Reflection Invitation

As you reflect on this chapter, I invite you to consider your own relationship with networking, connection, and reciprocity. The story I shared is one rooted in lived experience. Your story will be shaped by your own community, your own needs, and your own path. Take a moment to explore the following questions with honesty and curiosity. There are no right answers, only opportunities for greater clarity.

Who has poured into your cup over the course of your life and career?

Think about the individuals who offered support, encouragement, advocacy, or opportunity. Consider why their actions mattered and how their investment shaped your journey.

Whose cups have you poured into, and how intentional have you been in that process?

Reflect on relationships where you have given your time, energy, or care. Notice whether your contributions were consistent, generous, or grounded in genuine connection.

What does it mean for you to have a full cup today?

Identify what fills you emotionally, mentally, and physically. Explore how you can build practices that allow you to be nourished so you can show up for others in meaningful ways.

Where do you need to invest more care, more presence, or more attention in your network?

Consider the individuals who matter to you, both personally and professionally.
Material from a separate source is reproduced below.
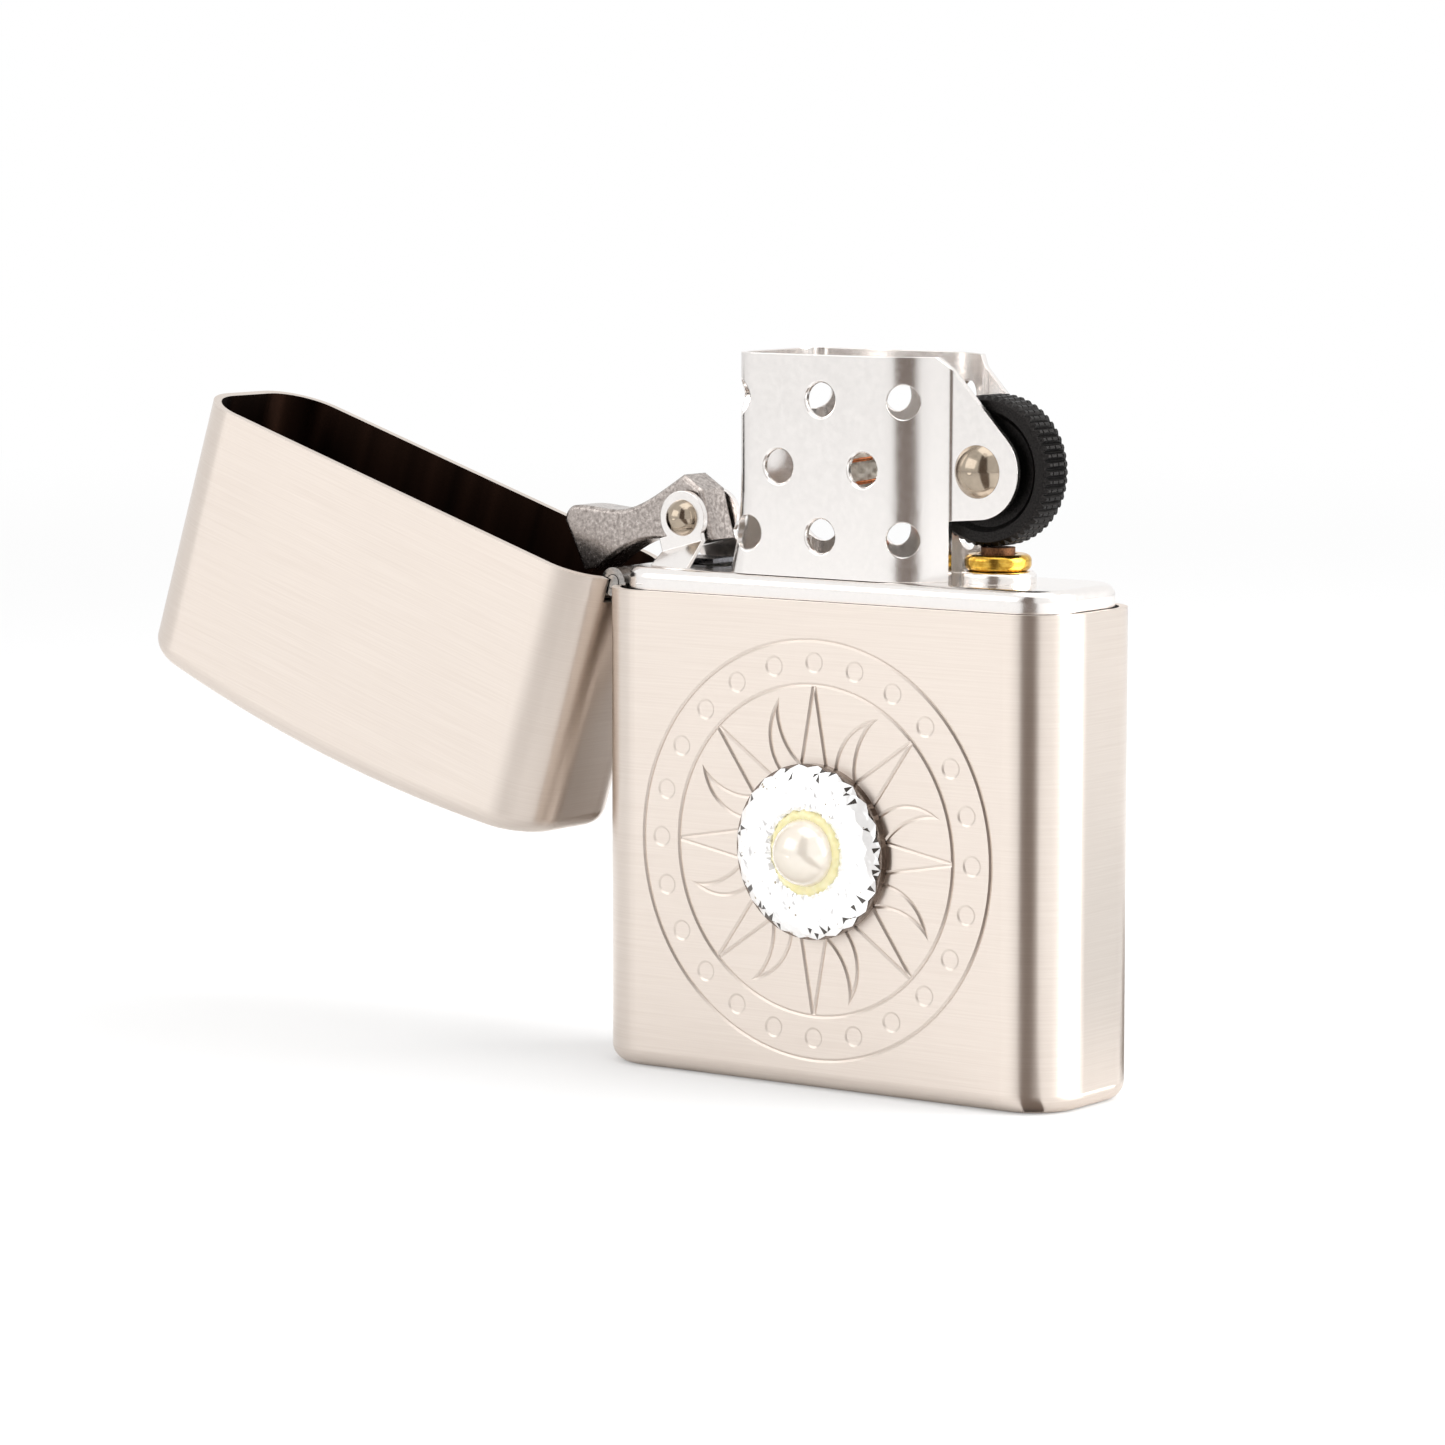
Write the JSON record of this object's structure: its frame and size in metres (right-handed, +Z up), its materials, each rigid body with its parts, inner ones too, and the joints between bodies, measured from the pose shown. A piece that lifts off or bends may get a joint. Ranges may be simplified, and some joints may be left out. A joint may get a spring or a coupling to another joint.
{
  "type": "lighter",
  "caption": "Flip-top windproof petrol lighter, standing open: brushed case with a pearl medallion, hinged lid, pierced windscreen, striker wheel and snap cam.",
  "frame": {"origin": "centre of the flat underside of the case", "axes": "+X from the hinge side to the striker-wheel side, -Y the decorated front face, +Z up; the lid is stored at its open stop"},
  "size_m": [0.0839, 0.0158, 0.052],
  "materials": {
    "brushed_case": "brushed nickel plate",
    "hinge_steel": "satin",
    "chrome_sheet": "polished",
    "rivet_steel": "polished",
    "black_steel": "blackened",
    "brass": "satin",
    "bright_steel": "polished",
    "spring_steel": "satin",
    "flint_alloy": "rough",
    "hardened_steel": "tumbled",
    "cotton": "woven cotton",
    "copper": "drawn wire",
    "felt": "felt",
    "polished_nickel": "polished",
    "cut_glass": "faceted, foil backed",
    "glue": "set glue",
    "pearl": "pearl lustre"
  },
  "bodies": {
    "case": {"case_shell": "brushed_case", "case_hinge_leaf": "hinge_steel", "hinge_pin": "hinge_steel", "insert_can": "chrome_sheet", "windscreen": "chrome_sheet", "wheel_rivet": "rivet_steel", "cam_rivet": "rivet_steel", "cam_spring_rivet": "rivet_steel", "flint_tube": "brass", "flint_screw": "brass", "flint_collar": "bright_steel", "flint_spring": "spring_steel", "cam_spring": "spring_steel", "wick": "cotton", "cotton_packing": "cotton", "wick_wire": "copper", "felt_pad": "felt", "medallion_cup": "polished_nickel", "medallion_stone": "cut_glass", "medallion_glue": "glue", "medallion_pearl": "pearl"},
    "lid": {"lid_shell": "brushed_case", "lid_hinge_leaf": "hinge_steel"},
    "cam": {"cam": "hardened_steel"},
    "wheel": {"flint_wheel": "black_steel"},
    "flint": {"flint": "flint_alloy", "flint_plunger": "brass"}
  },
  "joints": [
    {"name": "lid_hinge", "type": "hinge", "parent": "case", "child": "lid", "pos_m": [-0.02, 0, 0.0349], "axis": [0, -1, 0], "range_deg": [-162, 0]},
    {"name": "cam_pivot", "type": "hinge", "parent": "case", "child": "cam", "pos_m": [-0.0145, 0, 0.03975], "axis": [0, -1, 0], "range_deg": [-90, 0]},
    {"name": "wheel_spin", "type": "hinge", "parent": "case", "child": "wheel", "pos_m": [0.011, 0, 0.0441], "axis": [0, 1, 0], "continuous": true},
    {"name": "flint_feed", "type": "slide", "parent": "case", "child": "flint", "axis": [0, 0, 1], "range_m": [-0.0015, 0], "stiffness_N_per_m": 200, "springref_m": 0.001, "deforming": ["flint_spring"]}
  ],
  "couplings": [
    {"joint": "cam_pivot", "follows": "lid_hinge", "ratio": 0.555}
  ]
}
Acknowledge where you may need to rebuild, reconnect, or recommit to relationships that have supported your growth.

How are you preparing your network to support you when you need it most?
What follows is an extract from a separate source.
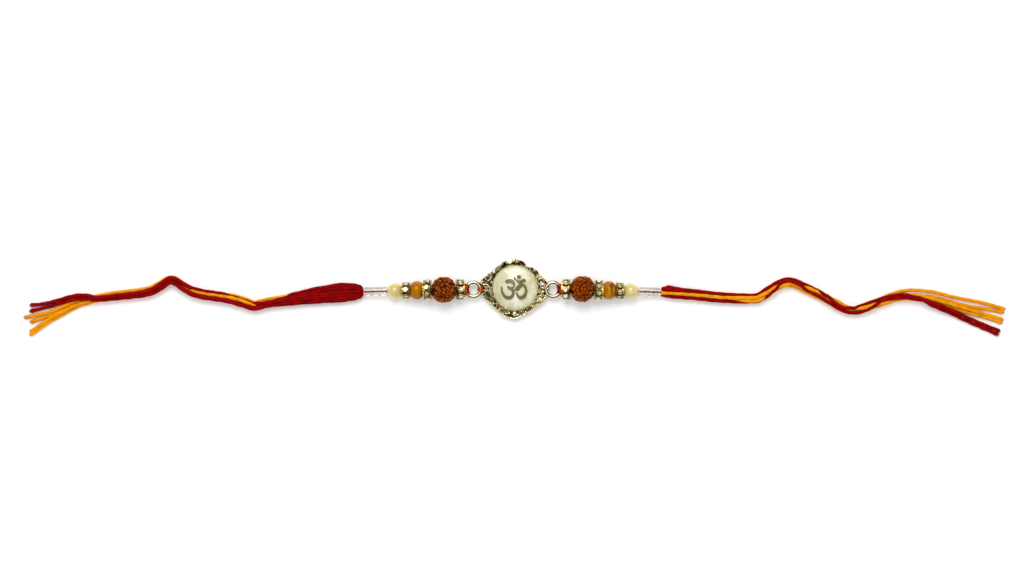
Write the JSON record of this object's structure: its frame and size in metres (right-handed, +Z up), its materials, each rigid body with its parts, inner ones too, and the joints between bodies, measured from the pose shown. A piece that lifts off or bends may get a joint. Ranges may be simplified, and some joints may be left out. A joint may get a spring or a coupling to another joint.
{
  "type": "rakhi thread bracelet",
  "caption": "Thread bracelet with a domed stone in a cast leaf frame, carved seed, pearl and glass beads on each side, and long red and yellow yarn tails for tying.",
  "frame": {"origin": "middle of the pendant's flat back, below the middle of the stone, on the surface the bracelet lies on", "axes": "+X along the bracelet to the picture's right, +Y across it to the picture's top, +Z up through the stone"},
  "size_m": [0.2841, 0.023, 0.0076],
  "materials": {
    "silver_casting": "polished, darkened in its recesses",
    "milky_stone": "polished",
    "olive_emblem": "dull",
    "gold_metal": "polished",
    "clear_crystal": "cut and polished",
    "brown_seed": "oiled",
    "ochre_gloss": "glossy",
    "cream_pearl": "pearly",
    "clear_glass": "polished",
    "yellow_yarn": "twisted yarn",
    "red_yarn": "twisted yarn"
  },
  "bodies": {
    "root": {"bead_thread_left": "red_yarn", "bead_thread_right": "red_yarn", "cabochon": "milky_stone", "glass_bead_1_left": "clear_glass", "glass_bead_1_right": "clear_glass", "glass_bead_2_left": "clear_glass", "glass_bead_2_right": "clear_glass", "glass_bead_3_left": "clear_glass", "glass_bead_3_right": "clear_glass", "ochre_bead_left": "ochre_gloss", "ochre_bead_right": "ochre_gloss", "om_dot": "olive_emblem", "om_emblem": "olive_emblem", "pearl_left": "cream_pearl", "pearl_right": "cream_pearl", "pendant_frame": "silver_casting", "red_end_1_left": "red_yarn", "red_end_1_right": "red_yarn", "red_end_2_left": "red_yarn", "red_end_2_right": "red_yarn", "rondelle_inner_left": "gold_metal", "rondelle_inner_right": "gold_metal", "rondelle_middle_left": "gold_metal", "rondelle_middle_right": "gold_metal", "rondelle_outer_left": "gold_metal", "rondelle_outer_right": "gold_metal", "rudraksha_left": "brown_seed", "rudraksha_right": "brown_seed", "stones_inner_left": "clear_crystal", "stones_inner_right": "clear_crystal", "stones_middle_left": "clear_crystal", "stones_middle_right": "clear_crystal", "stones_outer_left": "clear_crystal", "stones_outer_right": "clear_crystal", "tail_head_left": "red_yarn", "tail_head_right": "red_yarn", "tail_left": "red_yarn", "tail_right": "red_yarn", "yellow_end_1_left": "yellow_yarn", "yellow_end_1_right": "yellow_yarn", "yellow_end_2_left": "yellow_yarn", "yellow_end_2_right": "yellow_yarn", "yellow_end_3_left": "yellow_yarn", "yellow_end_3_right": "yellow_yarn", "yellow_end_4_left": "yellow_yarn", "yellow_end_4_right": "yellow_yarn"}
  },
  "joints": []
}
Your network cannot pour into you if their cups are empty. Think about how you might contribute to their fullness so that reciprocity becomes a natural part of your shared connection.

Allow these reflections to guide you as you move through your own transitions and transformations. When you feed your network with intention and authenticity, you create the conditions for a community that sustains you, supports you, and travels with you through every stage of your journey.